Delightful and precious are such old age and deathbed testimonies as these to the sustaining grace of God. The world of unrealities is at an end then. The gold is separated from the alloy. We see the real strength of the vessel when left to itself to grapple with the hurricane—in other words, the power of Gospel truth and religious principle. The noblest and most convincing of all Christian evidences is to lead the skeptic to a dying couch, and there, amid weakness and depression (it may even be racking pain,) to let him hear prayer mingling with praise—the alternate breathings of submission and thankfulness, arising from the consciousness of the presence of a gracious though unseen Savior, and the quickening anticipations of an opening heaven!



Can that sustaining Gospel be a lie? Can that dying 'grace' be an illusion? Can that Redeemer—that Being who seems to be clung to almost as a near and loving friend—be nothing but a myth or phantom of the brain?

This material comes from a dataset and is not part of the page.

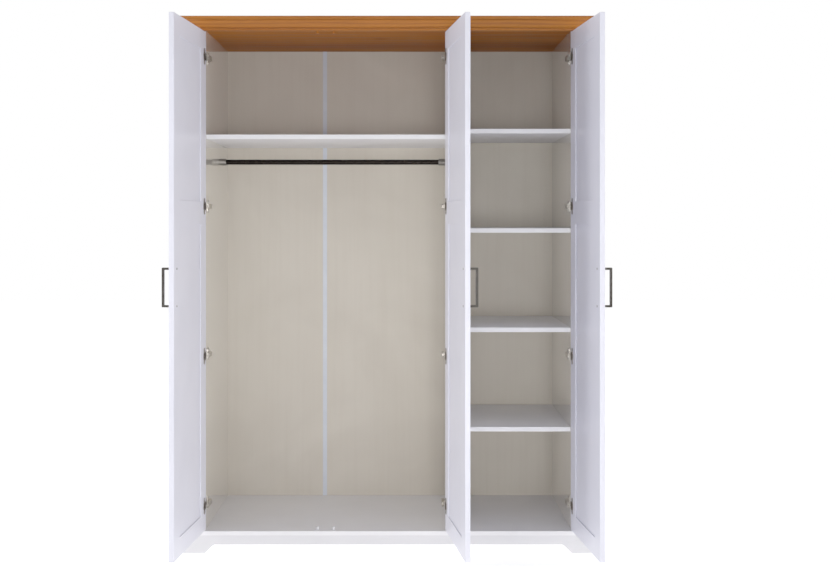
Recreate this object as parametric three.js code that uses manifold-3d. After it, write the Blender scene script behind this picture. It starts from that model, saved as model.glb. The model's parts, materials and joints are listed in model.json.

When the feeble lips are proclaiming, "He is my rock," are they mistaking for a solid footing what is like the desert mirage or the shifting sand? No. The Rock of Ages is a sublime reality. That aged believer has clung to Jesus as an Almighty Savior on earth. He has loved Him, prayed to Him, praised Him, committed his eternal all to Him; and now the music of that same Name refreshes his soul in death. "He is my rock." Oh, that such may be our testimony! Sitting calmly under the Beloved's shadow, when the day is about to break, and all other shadows to flee forever away—"Let me die the death of the righteous, and let my last end be like his!"



"When I draw this fleeting breath,

When my eyelids close in death;

When I soar to worlds unknown,

See Thee on Thy judgment throne,

Rock of Ages, cleft for me,

Let me hide myself in Thee."



"A Man will be like a shelter from the wind and a refuge from the storm, like streams in the desert and the shadow of a great rock in a thirsty land."